St. Mihiel and the River Meuse

Like many of us at this time of year, he had to correct his typed letter by hand to change “January 5, 1918” to “1919.”  Mt. Olivet, Kentucky’s Howard Buckner had just moved to quarters on the outskirts of St. Mihiel, France, joining a long line of soldiers awaiting demobilization and return home following the end of World War I. 

Buckner and his detachment of 36 men and 3 officers found St. Mihiel inching toward recovery after four years of war.  About the size of Maysville in Buckner’s estimation, it had, he learned, been considered a “very fine place.”  But then came the occupying Germans, and repeated efforts by the French and British to retake the town.  Finally, the Americans had come along and recaptured it “in six hours,” according to Buckner.  The Yanks’ secret was their willingness to shell the town into submission, but Buckner insisted that far more damage had been done by the retreating Germans, and French families had continued to reside there throughout the war.

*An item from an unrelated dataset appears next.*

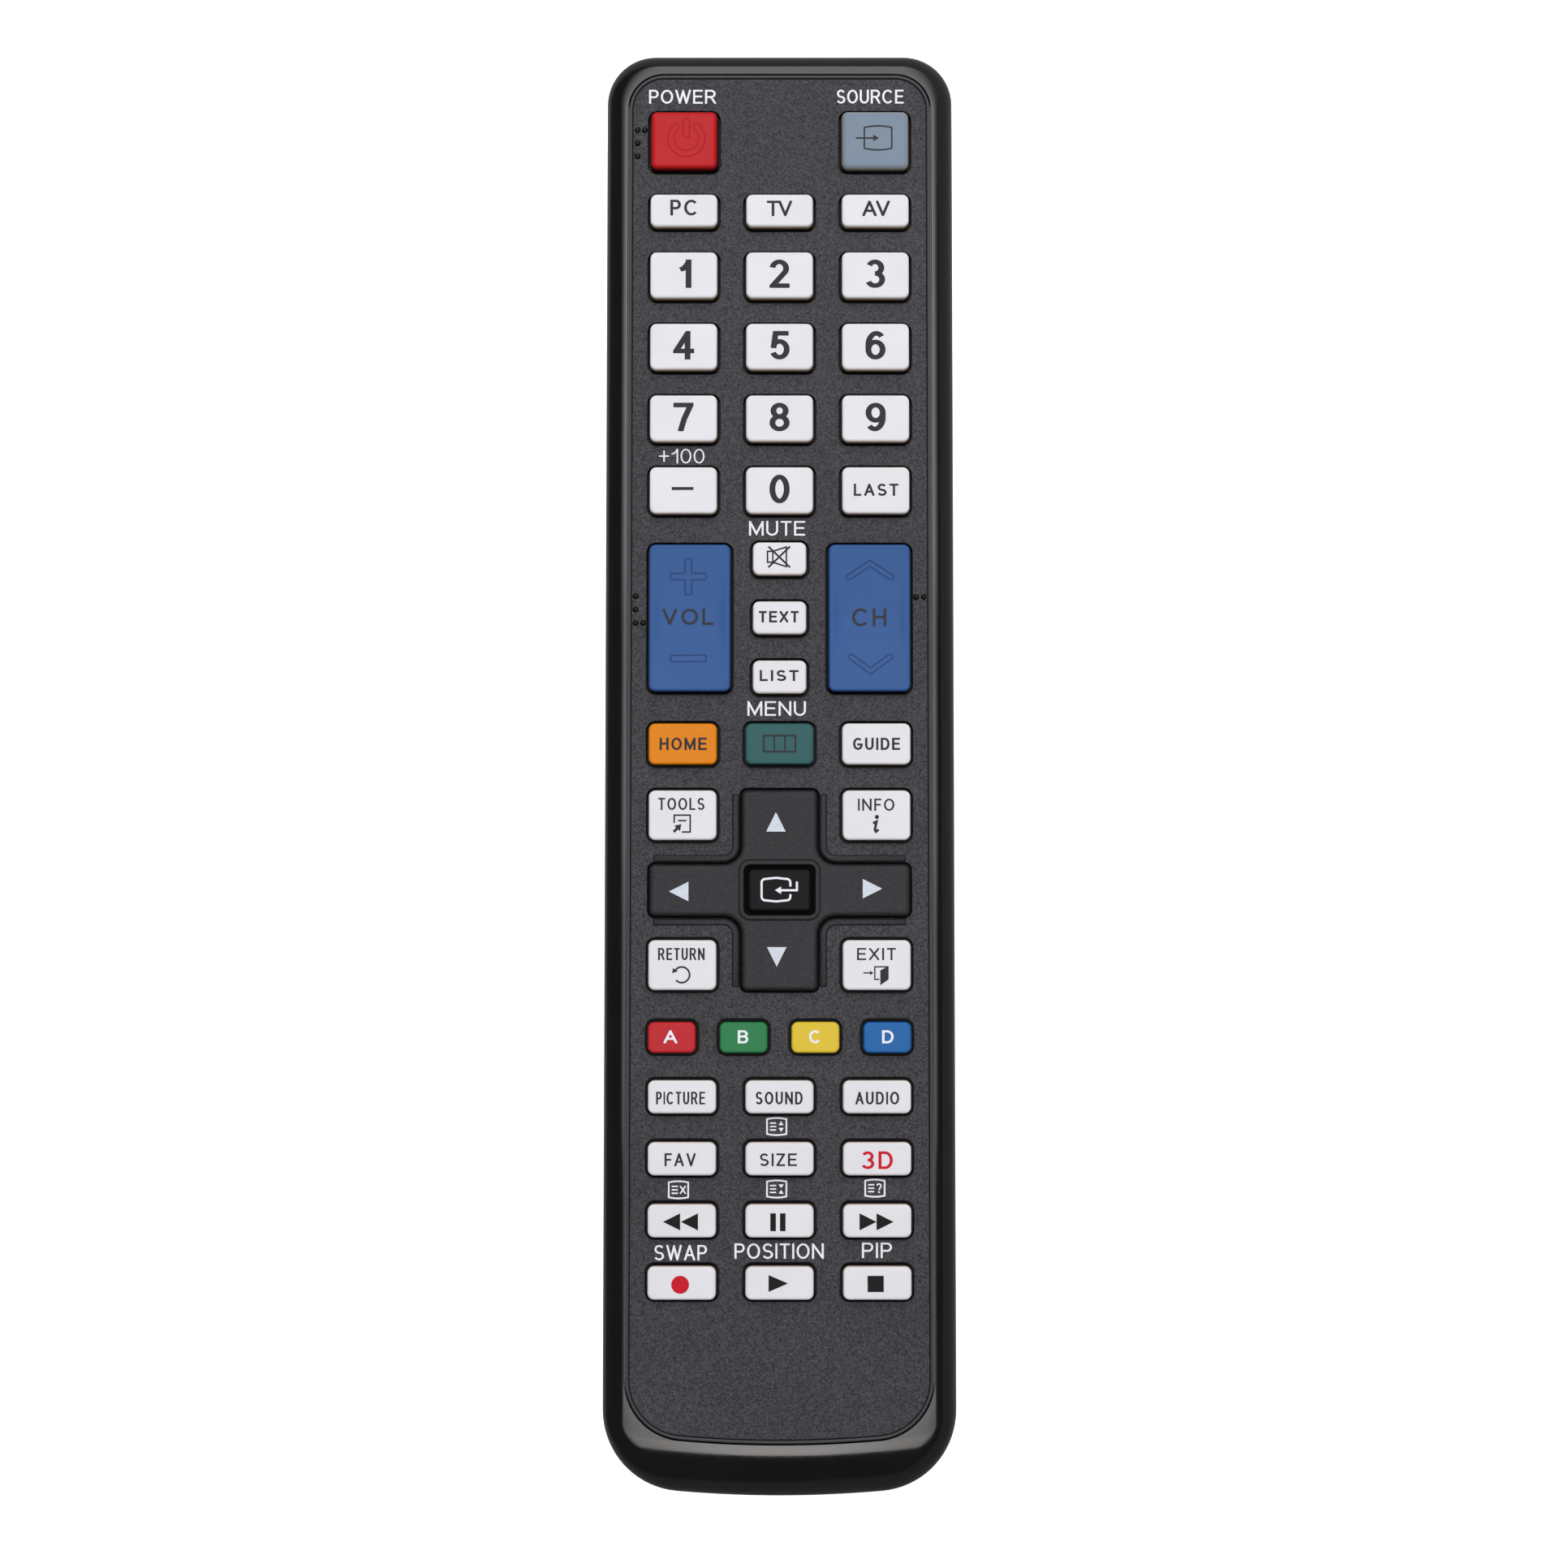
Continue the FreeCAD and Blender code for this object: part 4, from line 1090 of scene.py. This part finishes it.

Nevertheless, Buckner and his men faced the immediate task of creating decent living quarters for themselves in the middle of the devastation.  Most of the “desirable ‘ruins,’” he explained, had already been taken, and “we got the ‘left-overs,’” which required the men to brush off their handyman skills.  But they had fixed up two houses, “with a stove in every room” and everything “nice and dry.”  Some of his men joked that “if their wife is cross and fussy with them upon their return home” they would be well accustomed to taking a blanket and curling up on the porch or in the woodshed.  They had yet to explore the town itself, but Buckner had heard rumors of normalcy: “lots of little stores, hotels and everything that goes to make up a real city.”  Rations were plenty, local delicacies were available to buy, and there was a YMCA with the possibility of “entertainment on tonight.”  Things were clearly looking brighter.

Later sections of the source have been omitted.